Cette répétition dans le motif des enquêtes atteint Reckless, qui éprouve, cette fois nettement, une forme d'angoisse croissante, car il sait (nous savons) que cela va mal se finir. Et même que toute l'enquête est déjà bouclée depuis longtemps. Mais qu'elle continue d'être dangereuse. D'ailleurs, Reckless va manquer y laisser sa vie.
Sean Phillips a toujours travaillé vite, mais la cadence imposée pour les aventures de Reckless constitue encore un autre challenge. Il ne s'agit pas de produire vingt pages par mois, mais 120 par trimestre. Forcément le résultat s'en ressent : des proportions maladroites, un encrage moyen, un découpage qui pare au plus pressé...
Ce n'est pas très beau. Sauf quand Phillips se fend régulièrement de pleines pages, superbes (raison pour laquelle je les ai privilégiées pour illustrer cette critique). Et dans les scènes nocturnes qu'il maîtrise à la perfection, avec sa science des à-plats noirs. Qu'il s'agisse de Reckless poursuivi par trois skinheads sur une plage ou de Reckless dans la salle du El Ricardo, seul ou avec Linh, on a droit alors à de magnifiques vignettes, à l'ambiance crépusculaire ou romantique.

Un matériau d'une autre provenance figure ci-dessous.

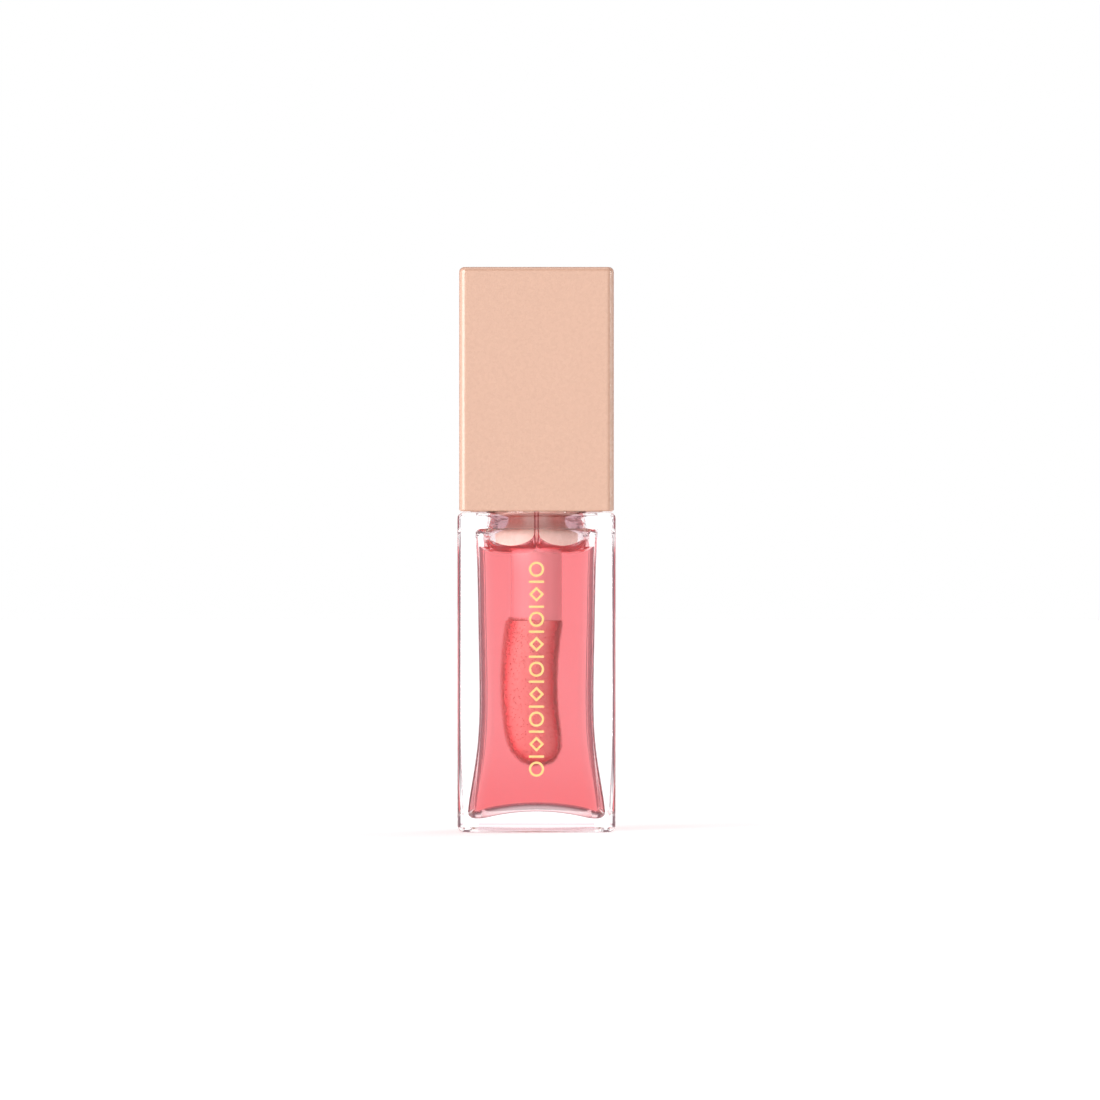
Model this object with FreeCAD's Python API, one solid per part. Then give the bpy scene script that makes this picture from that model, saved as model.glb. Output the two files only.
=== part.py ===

Vous l'aurez compris, c'est un tome très abouti. Parce que le héros ne fait pas que résoudre une affaire comme les autres. Mais aussi parce que Brubaker puise dans sa propre histoire pour alimenter cette intrigue et la nourrit aussi de faits historiques précis (comme l'arrivée de migrants vietnamiens en Amérique). Cela forme un opus remarquable, captivant et poignant. Une réussite.